> **Written instruction**: Beginning at the first line of the data, print each line exactly, stopping after the line that contains "BORE_R, SHAFT_R, FIT = 20.0, 8.0, 0.05".

> **Supplied information**:
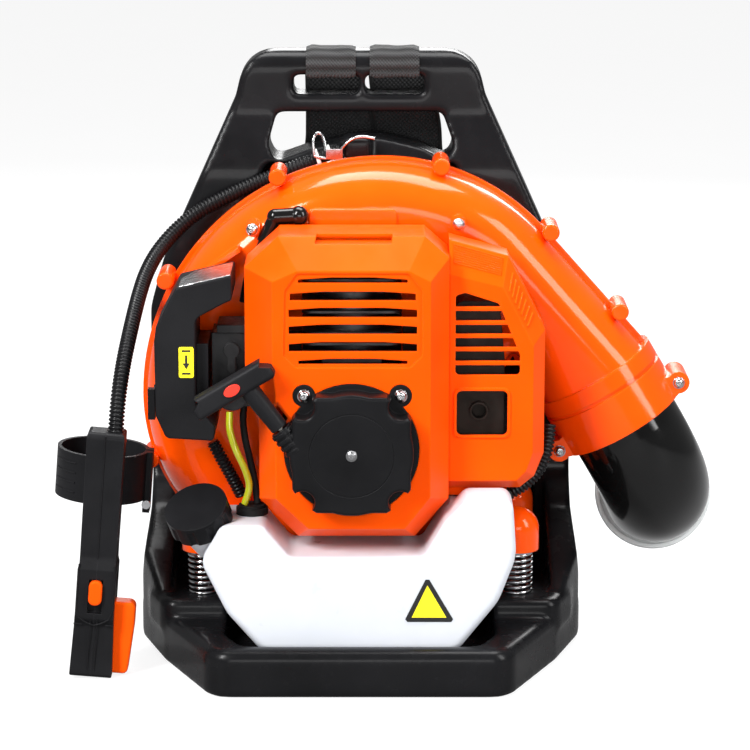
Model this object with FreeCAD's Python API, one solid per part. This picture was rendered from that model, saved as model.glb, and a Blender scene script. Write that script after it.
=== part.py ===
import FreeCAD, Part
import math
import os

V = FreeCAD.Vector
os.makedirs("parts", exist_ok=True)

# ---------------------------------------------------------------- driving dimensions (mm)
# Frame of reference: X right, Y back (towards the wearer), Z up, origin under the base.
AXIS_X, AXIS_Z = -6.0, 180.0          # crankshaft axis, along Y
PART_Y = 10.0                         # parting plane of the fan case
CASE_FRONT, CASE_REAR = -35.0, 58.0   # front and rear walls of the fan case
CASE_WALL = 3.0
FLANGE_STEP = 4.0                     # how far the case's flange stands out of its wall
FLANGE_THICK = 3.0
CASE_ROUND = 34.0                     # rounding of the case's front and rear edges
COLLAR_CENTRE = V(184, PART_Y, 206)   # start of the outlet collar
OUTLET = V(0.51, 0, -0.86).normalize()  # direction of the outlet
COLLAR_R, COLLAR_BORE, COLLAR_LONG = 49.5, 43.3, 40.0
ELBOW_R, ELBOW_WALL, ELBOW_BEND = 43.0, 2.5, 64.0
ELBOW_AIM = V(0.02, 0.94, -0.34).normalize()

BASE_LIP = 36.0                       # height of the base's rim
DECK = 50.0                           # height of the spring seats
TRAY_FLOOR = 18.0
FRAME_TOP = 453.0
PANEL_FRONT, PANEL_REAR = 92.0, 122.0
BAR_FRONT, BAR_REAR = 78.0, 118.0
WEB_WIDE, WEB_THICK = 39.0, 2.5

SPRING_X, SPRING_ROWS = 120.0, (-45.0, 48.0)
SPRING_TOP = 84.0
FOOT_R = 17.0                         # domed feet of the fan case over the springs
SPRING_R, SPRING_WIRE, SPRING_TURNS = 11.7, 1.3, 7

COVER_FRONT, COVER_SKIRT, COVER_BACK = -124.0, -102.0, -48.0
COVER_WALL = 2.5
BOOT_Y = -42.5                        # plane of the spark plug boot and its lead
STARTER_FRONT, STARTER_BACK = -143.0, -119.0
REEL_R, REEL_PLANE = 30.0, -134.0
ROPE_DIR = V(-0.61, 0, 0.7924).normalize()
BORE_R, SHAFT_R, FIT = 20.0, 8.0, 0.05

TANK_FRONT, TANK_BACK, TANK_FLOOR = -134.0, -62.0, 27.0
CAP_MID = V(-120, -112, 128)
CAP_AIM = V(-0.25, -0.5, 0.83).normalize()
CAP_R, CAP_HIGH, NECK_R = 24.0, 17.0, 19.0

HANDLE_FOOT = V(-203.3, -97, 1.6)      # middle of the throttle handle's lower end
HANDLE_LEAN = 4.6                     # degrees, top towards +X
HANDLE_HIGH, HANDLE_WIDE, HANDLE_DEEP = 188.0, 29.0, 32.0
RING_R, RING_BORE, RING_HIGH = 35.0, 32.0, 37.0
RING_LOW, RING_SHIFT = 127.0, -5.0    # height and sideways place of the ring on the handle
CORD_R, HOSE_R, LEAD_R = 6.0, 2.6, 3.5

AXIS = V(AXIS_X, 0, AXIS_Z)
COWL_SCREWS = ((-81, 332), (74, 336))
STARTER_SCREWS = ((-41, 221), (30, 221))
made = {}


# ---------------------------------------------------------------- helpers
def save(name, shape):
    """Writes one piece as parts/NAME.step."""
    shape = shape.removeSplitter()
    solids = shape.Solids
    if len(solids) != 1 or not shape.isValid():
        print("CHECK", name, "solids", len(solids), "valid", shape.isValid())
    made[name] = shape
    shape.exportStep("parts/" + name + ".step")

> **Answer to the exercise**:
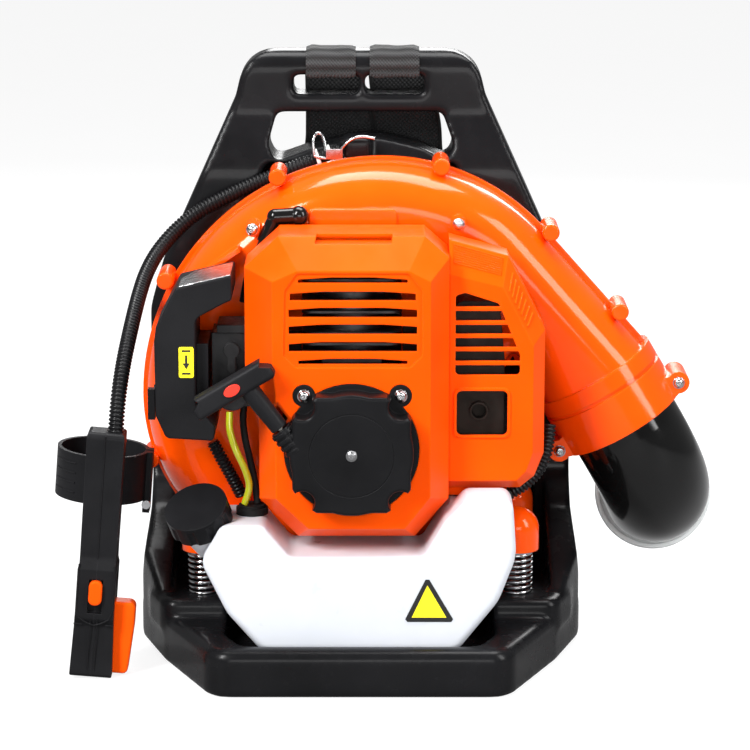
Model this object with FreeCAD's Python API, one solid per part. This picture was rendered from that model, saved as model.glb, and a Blender scene script. Write that script after it.
=== part.py ===
import FreeCAD, Part
import math
import os

V = FreeCAD.Vector
os.makedirs("parts", exist_ok=True)

# ---------------------------------------------------------------- driving dimensions (mm)
# Frame of reference: X right, Y back (towards the wearer), Z up, origin under the base.
AXIS_X, AXIS_Z = -6.0, 180.0          # crankshaft axis, along Y
PART_Y = 10.0                         # parting plane of the fan case
CASE_FRONT, CASE_REAR = -35.0, 58.0   # front and rear walls of the fan case
CASE_WALL = 3.0
FLANGE_STEP = 4.0                     # how far the case's flange stands out of its wall
FLANGE_THICK = 3.0
CASE_ROUND = 34.0                     # rounding of the case's front and rear edges
COLLAR_CENTRE = V(184, PART_Y, 206)   # start of the outlet collar
OUTLET = V(0.51, 0, -0.86).normalize()  # direction of the outlet
COLLAR_R, COLLAR_BORE, COLLAR_LONG = 49.5, 43.3, 40.0
ELBOW_R, ELBOW_WALL, ELBOW_BEND = 43.0, 2.5, 64.0
ELBOW_AIM = V(0.02, 0.94, -0.34).normalize()

BASE_LIP = 36.0                       # height of the base's rim
DECK = 50.0                           # height of the spring seats
TRAY_FLOOR = 18.0
FRAME_TOP = 453.0
PANEL_FRONT, PANEL_REAR = 92.0, 122.0
BAR_FRONT, BAR_REAR = 78.0, 118.0
WEB_WIDE, WEB_THICK = 39.0, 2.5

SPRING_X, SPRING_ROWS = 120.0, (-45.0, 48.0)
SPRING_TOP = 84.0
FOOT_R = 17.0                         # domed feet of the fan case over the springs
SPRING_R, SPRING_WIRE, SPRING_TURNS = 11.7, 1.3, 7

COVER_FRONT, COVER_SKIRT, COVER_BACK = -124.0, -102.0, -48.0
COVER_WALL = 2.5
BOOT_Y = -42.5                        # plane of the spark plug boot and its lead
STARTER_FRONT, STARTER_BACK = -143.0, -119.0
REEL_R, REEL_PLANE = 30.0, -134.0
ROPE_DIR = V(-0.61, 0, 0.7924).normalize()
BORE_R, SHAFT_R, FIT = 20.0, 8.0, 0.05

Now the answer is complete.